==== DATASET ROWS ====
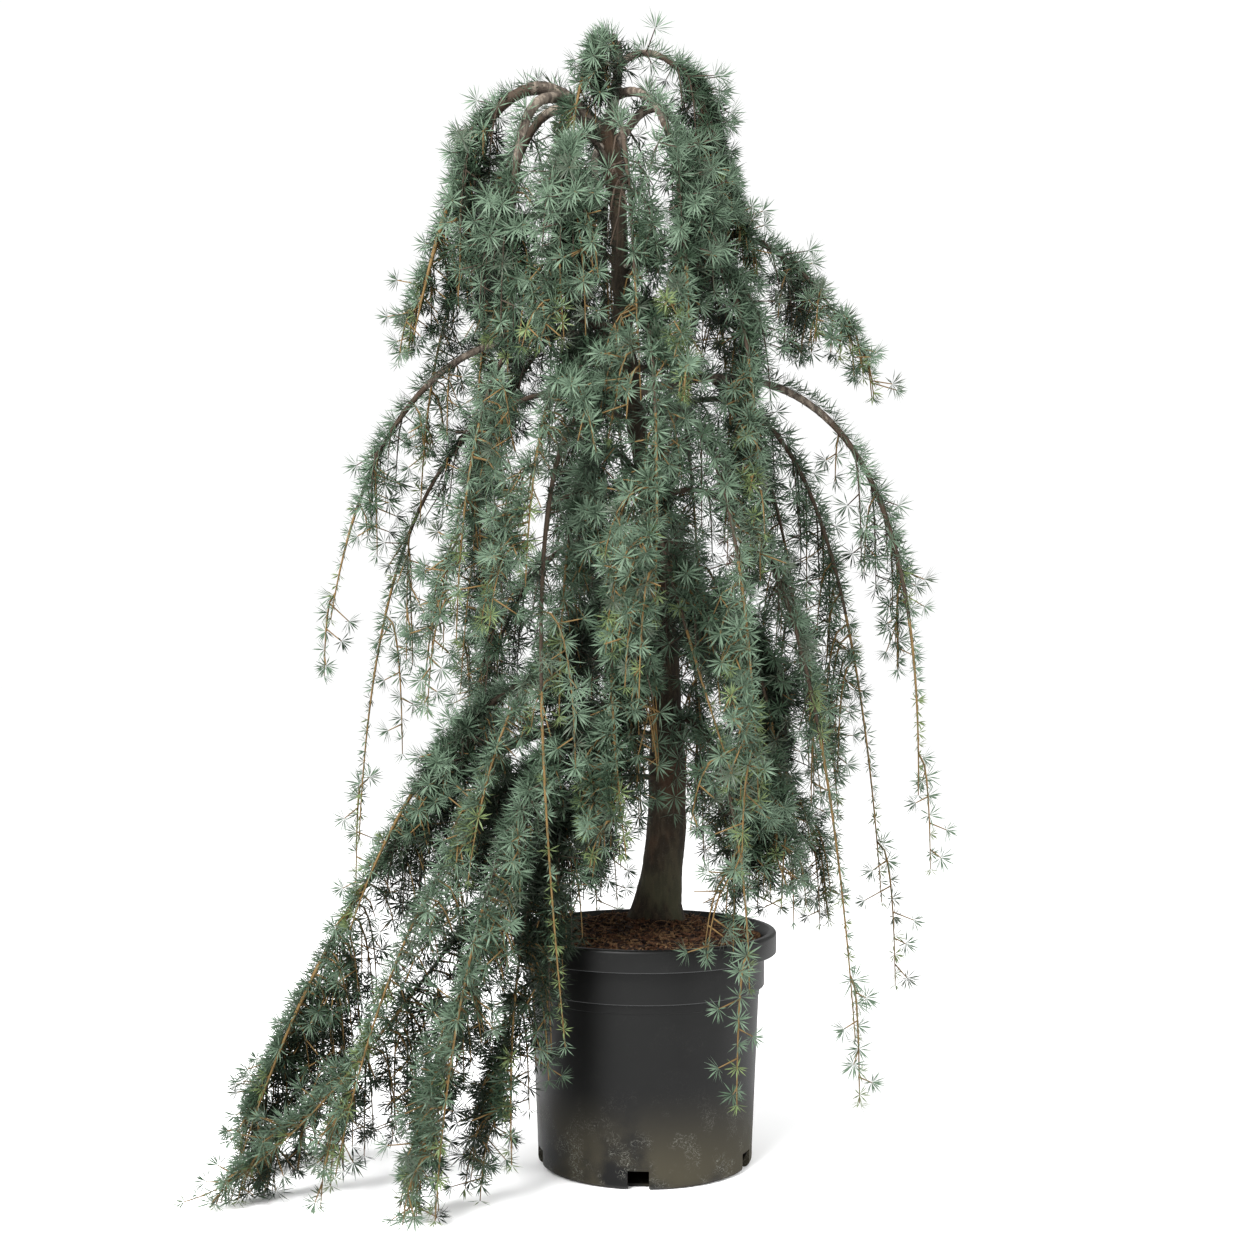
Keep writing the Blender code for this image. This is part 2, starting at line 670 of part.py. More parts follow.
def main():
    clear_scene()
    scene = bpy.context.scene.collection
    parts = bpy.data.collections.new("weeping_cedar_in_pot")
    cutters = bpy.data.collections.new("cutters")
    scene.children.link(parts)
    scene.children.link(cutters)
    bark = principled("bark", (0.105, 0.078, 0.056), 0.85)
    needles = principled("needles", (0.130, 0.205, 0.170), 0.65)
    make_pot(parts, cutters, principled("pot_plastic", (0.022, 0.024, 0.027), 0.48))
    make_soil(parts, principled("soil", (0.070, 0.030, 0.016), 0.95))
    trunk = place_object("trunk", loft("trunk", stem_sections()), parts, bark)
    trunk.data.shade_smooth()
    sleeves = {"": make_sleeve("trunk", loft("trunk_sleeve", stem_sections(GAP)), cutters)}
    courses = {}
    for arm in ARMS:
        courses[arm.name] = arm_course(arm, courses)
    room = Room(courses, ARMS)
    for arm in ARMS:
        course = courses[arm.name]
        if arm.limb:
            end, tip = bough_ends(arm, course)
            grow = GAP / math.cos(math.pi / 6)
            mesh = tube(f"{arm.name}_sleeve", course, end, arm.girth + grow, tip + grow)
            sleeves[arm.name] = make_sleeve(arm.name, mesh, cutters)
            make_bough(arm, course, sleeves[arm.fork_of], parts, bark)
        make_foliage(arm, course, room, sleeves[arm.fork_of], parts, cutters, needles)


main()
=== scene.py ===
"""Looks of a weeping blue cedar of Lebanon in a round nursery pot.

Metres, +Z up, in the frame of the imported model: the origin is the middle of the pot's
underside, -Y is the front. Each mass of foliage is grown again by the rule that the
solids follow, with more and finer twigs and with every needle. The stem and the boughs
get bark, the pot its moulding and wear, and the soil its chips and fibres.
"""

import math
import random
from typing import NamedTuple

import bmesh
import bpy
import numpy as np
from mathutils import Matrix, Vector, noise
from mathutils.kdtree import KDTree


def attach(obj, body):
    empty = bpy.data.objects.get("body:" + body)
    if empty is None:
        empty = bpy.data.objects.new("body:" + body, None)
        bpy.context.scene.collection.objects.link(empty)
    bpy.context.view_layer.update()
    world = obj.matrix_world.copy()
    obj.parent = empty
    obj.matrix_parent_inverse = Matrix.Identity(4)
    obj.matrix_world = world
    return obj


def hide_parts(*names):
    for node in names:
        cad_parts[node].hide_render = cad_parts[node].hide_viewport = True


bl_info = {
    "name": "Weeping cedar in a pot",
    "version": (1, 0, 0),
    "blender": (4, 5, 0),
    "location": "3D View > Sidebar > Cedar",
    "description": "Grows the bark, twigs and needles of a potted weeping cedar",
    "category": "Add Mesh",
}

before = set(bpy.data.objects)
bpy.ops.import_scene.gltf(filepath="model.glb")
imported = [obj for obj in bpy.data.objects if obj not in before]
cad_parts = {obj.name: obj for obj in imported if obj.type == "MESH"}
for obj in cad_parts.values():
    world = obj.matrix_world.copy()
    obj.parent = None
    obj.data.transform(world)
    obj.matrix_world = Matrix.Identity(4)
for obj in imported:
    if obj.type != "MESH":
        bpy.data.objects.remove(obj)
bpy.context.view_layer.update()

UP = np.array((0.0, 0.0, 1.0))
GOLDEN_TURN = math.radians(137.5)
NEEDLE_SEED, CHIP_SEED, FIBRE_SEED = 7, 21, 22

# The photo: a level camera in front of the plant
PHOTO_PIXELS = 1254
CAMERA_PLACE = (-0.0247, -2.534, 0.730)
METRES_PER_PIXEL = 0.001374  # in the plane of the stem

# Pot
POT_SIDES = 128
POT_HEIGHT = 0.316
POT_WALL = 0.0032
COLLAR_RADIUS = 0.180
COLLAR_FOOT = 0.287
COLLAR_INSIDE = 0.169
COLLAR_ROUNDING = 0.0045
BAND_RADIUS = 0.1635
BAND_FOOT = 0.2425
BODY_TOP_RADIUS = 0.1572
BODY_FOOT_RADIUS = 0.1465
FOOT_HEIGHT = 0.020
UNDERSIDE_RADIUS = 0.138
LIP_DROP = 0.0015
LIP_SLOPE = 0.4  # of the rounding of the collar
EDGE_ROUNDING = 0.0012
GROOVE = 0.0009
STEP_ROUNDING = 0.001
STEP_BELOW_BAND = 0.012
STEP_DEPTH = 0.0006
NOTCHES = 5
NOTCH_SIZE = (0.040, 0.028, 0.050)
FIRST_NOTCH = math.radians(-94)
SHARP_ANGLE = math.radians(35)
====
==== DATASET ROWS ====
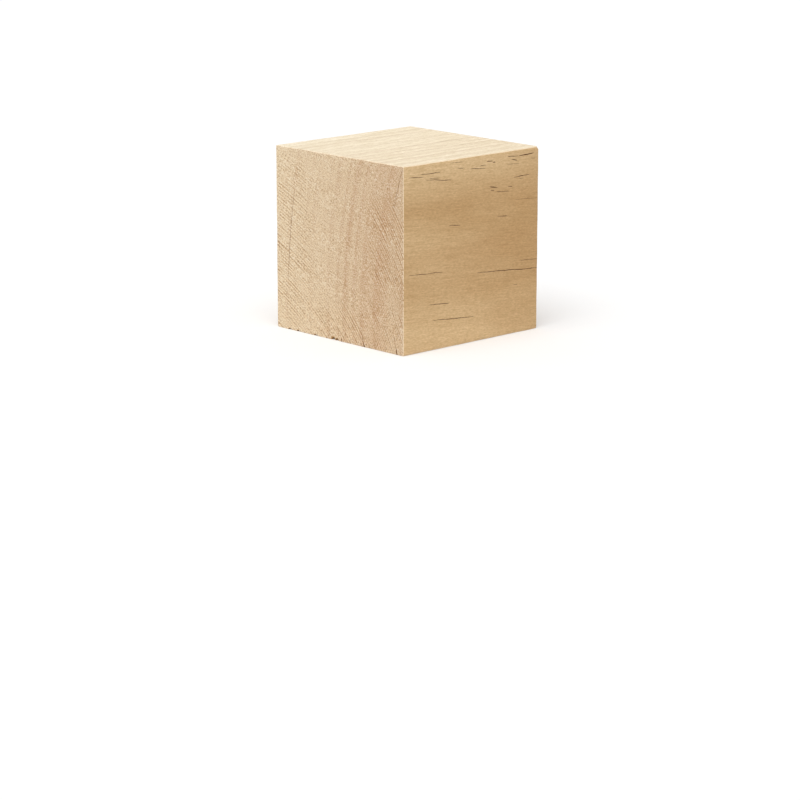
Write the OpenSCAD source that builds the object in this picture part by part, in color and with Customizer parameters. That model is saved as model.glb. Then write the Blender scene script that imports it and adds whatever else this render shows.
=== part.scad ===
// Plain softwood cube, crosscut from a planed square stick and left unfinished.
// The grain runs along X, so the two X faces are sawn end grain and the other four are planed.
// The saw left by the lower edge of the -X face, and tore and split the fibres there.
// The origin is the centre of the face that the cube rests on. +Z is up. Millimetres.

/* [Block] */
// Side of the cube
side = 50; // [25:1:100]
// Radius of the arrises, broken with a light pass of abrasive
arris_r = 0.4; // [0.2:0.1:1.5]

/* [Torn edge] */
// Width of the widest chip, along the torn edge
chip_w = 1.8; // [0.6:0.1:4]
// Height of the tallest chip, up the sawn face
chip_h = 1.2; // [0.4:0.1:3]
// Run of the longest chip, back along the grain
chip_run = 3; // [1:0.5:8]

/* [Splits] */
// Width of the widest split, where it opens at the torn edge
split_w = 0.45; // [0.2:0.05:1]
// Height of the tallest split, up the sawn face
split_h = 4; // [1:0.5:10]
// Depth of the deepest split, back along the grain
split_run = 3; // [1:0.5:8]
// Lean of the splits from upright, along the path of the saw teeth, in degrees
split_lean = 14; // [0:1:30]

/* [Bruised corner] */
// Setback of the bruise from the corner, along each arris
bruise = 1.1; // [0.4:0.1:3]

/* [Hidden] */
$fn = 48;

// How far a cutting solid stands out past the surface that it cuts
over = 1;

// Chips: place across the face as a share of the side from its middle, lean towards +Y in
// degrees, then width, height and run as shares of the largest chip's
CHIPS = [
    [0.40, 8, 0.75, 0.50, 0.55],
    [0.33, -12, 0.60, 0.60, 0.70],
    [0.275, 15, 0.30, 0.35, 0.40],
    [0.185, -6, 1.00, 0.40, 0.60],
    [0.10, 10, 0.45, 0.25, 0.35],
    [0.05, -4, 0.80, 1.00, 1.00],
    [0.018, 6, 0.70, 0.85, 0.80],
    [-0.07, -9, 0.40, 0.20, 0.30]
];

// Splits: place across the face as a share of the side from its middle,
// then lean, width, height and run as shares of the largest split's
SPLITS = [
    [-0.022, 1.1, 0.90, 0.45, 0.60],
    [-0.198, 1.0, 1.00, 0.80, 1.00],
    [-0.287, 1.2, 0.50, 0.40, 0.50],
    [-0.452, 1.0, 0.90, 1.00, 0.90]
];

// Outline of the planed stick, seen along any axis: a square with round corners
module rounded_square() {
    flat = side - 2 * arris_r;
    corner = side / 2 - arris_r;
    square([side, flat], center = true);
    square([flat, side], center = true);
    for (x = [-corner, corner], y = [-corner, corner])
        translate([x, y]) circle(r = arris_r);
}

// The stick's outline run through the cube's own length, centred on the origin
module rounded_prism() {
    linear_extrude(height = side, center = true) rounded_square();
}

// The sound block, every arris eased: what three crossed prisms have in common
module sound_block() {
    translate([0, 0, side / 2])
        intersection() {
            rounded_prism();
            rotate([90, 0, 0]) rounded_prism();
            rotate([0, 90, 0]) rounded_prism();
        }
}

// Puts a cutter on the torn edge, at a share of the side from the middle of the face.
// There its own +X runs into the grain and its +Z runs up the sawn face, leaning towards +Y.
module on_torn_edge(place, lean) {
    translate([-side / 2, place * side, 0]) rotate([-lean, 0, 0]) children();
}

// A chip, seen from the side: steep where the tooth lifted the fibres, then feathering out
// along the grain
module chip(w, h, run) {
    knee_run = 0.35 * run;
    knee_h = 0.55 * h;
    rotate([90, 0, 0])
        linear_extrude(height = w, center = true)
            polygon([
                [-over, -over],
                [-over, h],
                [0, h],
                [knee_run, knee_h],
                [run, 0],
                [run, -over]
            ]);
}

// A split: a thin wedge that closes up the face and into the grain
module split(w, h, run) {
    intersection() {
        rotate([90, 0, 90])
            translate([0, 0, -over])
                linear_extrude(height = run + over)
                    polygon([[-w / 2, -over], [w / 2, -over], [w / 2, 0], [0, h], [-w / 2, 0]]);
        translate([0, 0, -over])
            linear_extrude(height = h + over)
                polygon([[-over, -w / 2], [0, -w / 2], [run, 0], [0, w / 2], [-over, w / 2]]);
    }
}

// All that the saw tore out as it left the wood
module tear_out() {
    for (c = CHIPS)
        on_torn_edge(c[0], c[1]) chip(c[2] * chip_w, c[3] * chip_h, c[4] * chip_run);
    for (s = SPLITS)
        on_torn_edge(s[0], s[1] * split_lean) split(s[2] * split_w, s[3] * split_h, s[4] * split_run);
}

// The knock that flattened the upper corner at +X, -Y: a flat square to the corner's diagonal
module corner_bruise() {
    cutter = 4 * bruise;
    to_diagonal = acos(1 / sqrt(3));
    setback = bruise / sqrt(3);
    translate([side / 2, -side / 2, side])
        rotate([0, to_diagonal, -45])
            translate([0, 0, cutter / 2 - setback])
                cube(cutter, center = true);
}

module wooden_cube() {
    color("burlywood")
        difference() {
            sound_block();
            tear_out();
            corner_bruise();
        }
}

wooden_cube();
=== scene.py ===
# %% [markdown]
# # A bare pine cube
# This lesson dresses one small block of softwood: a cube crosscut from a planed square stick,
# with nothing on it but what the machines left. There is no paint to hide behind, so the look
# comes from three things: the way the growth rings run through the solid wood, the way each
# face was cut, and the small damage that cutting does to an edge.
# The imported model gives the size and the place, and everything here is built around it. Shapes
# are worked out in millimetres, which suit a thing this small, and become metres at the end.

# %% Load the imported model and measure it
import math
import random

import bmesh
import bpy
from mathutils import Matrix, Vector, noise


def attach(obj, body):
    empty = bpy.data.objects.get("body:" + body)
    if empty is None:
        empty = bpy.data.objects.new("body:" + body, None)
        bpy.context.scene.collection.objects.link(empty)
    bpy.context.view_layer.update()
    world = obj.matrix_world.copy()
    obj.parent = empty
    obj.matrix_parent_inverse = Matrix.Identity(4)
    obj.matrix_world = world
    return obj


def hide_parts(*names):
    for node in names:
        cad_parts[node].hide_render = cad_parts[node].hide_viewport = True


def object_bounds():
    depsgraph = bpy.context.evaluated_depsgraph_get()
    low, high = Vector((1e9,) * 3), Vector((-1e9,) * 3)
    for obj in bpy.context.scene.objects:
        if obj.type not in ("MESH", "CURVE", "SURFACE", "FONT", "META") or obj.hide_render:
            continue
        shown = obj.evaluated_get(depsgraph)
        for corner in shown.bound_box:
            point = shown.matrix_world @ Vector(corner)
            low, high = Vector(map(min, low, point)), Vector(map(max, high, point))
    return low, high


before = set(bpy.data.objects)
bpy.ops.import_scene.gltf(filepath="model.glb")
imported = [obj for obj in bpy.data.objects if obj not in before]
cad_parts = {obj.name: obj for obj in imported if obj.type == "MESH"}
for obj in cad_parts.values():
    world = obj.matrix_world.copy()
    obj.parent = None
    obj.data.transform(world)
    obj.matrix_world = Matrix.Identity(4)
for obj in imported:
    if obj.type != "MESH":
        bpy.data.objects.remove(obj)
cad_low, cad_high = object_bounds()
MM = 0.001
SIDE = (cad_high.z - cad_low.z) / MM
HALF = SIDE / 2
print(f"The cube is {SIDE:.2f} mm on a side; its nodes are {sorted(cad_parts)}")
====
==== DATASET ROWS ====
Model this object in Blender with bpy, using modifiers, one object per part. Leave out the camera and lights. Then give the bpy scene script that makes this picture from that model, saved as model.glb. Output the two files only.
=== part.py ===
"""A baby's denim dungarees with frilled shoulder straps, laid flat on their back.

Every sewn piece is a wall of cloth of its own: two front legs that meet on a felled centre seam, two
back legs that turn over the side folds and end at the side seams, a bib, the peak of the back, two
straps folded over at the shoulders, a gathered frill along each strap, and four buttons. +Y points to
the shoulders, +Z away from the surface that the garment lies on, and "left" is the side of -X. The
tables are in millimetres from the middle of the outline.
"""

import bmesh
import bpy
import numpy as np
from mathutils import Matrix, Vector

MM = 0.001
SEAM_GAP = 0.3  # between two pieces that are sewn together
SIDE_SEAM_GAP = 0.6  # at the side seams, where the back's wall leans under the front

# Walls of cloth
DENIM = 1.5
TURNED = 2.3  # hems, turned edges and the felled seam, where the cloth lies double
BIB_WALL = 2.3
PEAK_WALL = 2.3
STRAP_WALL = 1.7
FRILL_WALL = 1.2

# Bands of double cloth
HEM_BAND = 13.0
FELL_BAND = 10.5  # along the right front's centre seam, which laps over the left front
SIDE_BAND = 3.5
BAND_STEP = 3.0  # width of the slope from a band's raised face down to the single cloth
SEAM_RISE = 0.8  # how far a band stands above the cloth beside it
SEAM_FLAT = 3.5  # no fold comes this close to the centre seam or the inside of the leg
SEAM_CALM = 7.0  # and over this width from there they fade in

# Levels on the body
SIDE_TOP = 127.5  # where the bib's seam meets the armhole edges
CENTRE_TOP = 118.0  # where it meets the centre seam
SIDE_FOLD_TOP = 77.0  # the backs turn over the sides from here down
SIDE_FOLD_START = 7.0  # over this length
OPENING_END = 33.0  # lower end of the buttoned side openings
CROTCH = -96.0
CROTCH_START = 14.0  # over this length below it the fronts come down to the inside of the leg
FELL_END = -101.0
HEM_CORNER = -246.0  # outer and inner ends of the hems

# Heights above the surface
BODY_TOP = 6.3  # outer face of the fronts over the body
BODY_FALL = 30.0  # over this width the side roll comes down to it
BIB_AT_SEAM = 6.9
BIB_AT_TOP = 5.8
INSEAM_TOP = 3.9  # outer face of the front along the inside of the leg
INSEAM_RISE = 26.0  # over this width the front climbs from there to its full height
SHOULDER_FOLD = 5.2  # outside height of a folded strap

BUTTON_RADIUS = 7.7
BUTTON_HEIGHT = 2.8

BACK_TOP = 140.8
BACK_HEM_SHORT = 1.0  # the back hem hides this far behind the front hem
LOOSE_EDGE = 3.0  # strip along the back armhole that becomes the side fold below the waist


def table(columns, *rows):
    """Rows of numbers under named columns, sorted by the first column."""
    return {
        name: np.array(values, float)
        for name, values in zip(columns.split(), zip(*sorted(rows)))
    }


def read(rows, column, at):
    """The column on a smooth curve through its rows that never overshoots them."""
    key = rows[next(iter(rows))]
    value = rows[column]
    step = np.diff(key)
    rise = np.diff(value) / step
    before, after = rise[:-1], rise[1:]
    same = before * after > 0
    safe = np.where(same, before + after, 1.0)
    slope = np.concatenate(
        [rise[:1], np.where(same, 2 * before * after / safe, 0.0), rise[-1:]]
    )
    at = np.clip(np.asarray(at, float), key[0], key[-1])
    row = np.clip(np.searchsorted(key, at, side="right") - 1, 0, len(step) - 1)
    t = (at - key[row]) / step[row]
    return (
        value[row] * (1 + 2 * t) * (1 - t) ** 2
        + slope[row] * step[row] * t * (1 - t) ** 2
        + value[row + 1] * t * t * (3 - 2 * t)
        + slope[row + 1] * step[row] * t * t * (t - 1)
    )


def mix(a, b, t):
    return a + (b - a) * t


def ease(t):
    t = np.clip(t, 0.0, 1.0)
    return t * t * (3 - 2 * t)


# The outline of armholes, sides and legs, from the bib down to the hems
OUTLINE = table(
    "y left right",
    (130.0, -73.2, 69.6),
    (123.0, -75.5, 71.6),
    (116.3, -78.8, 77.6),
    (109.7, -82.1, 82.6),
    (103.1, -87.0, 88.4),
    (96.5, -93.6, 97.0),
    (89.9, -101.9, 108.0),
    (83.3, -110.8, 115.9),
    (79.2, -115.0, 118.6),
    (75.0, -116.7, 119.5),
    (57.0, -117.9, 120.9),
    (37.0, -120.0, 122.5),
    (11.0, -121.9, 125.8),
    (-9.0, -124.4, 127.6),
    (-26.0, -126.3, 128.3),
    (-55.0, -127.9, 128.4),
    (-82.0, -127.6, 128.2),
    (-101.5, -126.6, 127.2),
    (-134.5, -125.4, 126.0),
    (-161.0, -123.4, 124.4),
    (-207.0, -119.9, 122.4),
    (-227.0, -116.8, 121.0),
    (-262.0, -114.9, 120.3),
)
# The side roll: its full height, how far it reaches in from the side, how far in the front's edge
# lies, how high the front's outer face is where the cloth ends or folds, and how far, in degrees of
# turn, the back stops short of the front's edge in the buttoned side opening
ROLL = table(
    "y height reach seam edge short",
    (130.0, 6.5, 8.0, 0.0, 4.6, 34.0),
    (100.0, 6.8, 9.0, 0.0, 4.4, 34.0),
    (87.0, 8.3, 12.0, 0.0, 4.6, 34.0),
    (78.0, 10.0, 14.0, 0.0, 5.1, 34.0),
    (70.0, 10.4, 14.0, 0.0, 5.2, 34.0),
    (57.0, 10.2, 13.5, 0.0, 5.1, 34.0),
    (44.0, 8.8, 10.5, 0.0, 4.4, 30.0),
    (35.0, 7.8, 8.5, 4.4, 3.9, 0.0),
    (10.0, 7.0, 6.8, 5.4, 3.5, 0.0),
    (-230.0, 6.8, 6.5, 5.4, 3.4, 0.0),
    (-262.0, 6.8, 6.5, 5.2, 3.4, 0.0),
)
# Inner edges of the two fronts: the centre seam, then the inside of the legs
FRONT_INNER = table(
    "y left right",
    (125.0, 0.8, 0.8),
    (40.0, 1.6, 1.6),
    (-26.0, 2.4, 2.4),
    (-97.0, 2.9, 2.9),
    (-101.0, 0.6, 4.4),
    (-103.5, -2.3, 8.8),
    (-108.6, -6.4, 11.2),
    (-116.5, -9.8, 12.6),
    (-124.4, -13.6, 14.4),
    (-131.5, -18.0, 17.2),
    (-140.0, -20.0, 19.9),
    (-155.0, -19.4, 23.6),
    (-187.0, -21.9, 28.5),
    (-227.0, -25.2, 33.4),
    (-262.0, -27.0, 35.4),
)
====
## [SET EXERCISE]
Using the entries above, give again exactly the lines from the line holding "the corner's diagonal" through the line holding "point = shown.matrix_world". Include both end lines and nothing else.

## [ANSWER IN FULL]
// The knock that flattened the upper corner at +X, -Y: a flat square to the corner's diagonal
module corner_bruise() {
    cutter = 4 * bruise;
    to_diagonal = acos(1 / sqrt(3));
    setback = bruise / sqrt(3);
    translate([side / 2, -side / 2, side])
        rotate([0, to_diagonal, -45])
            translate([0, 0, cutter / 2 - setback])
                cube(cutter, center = true);
}

module wooden_cube() {
    color("burlywood")
        difference() {
            sound_block();
            tear_out();
            corner_bruise();
        }
}

wooden_cube();
=== scene.py ===
# %% [markdown]
# # A bare pine cube
# This lesson dresses one small block of softwood: a cube crosscut from a planed square stick,
# with nothing on it but what the machines left. There is no paint to hide behind, so the look
# comes from three things: the way the growth rings run through the solid wood, the way each
# face was cut, and the small damage that cutting does to an edge.
# The imported model gives the size and the place, and everything here is built around it. Shapes
# are worked out in millimetres, which suit a thing this small, and become metres at the end.

# %% Load the imported model and measure it
import math
import random

import bmesh
import bpy
from mathutils import Matrix, Vector, noise


def attach(obj, body):
    empty = bpy.data.objects.get("body:" + body)
    if empty is None:
        empty = bpy.data.objects.new("body:" + body, None)
        bpy.context.scene.collection.objects.link(empty)
    bpy.context.view_layer.update()
    world = obj.matrix_world.copy()
    obj.parent = empty
    obj.matrix_parent_inverse = Matrix.Identity(4)
    obj.matrix_world = world
    return obj


def hide_parts(*names):
    for node in names:
        cad_parts[node].hide_render = cad_parts[node].hide_viewport = True


def object_bounds():
    depsgraph = bpy.context.evaluated_depsgraph_get()
    low, high = Vector((1e9,) * 3), Vector((-1e9,) * 3)
    for obj in bpy.context.scene.objects:
        if obj.type not in ("MESH", "CURVE", "SURFACE", "FONT", "META") or obj.hide_render:
            continue
        shown = obj.evaluated_get(depsgraph)
        for corner in shown.bound_box:
            point = shown.matrix_world @ Vector(corner)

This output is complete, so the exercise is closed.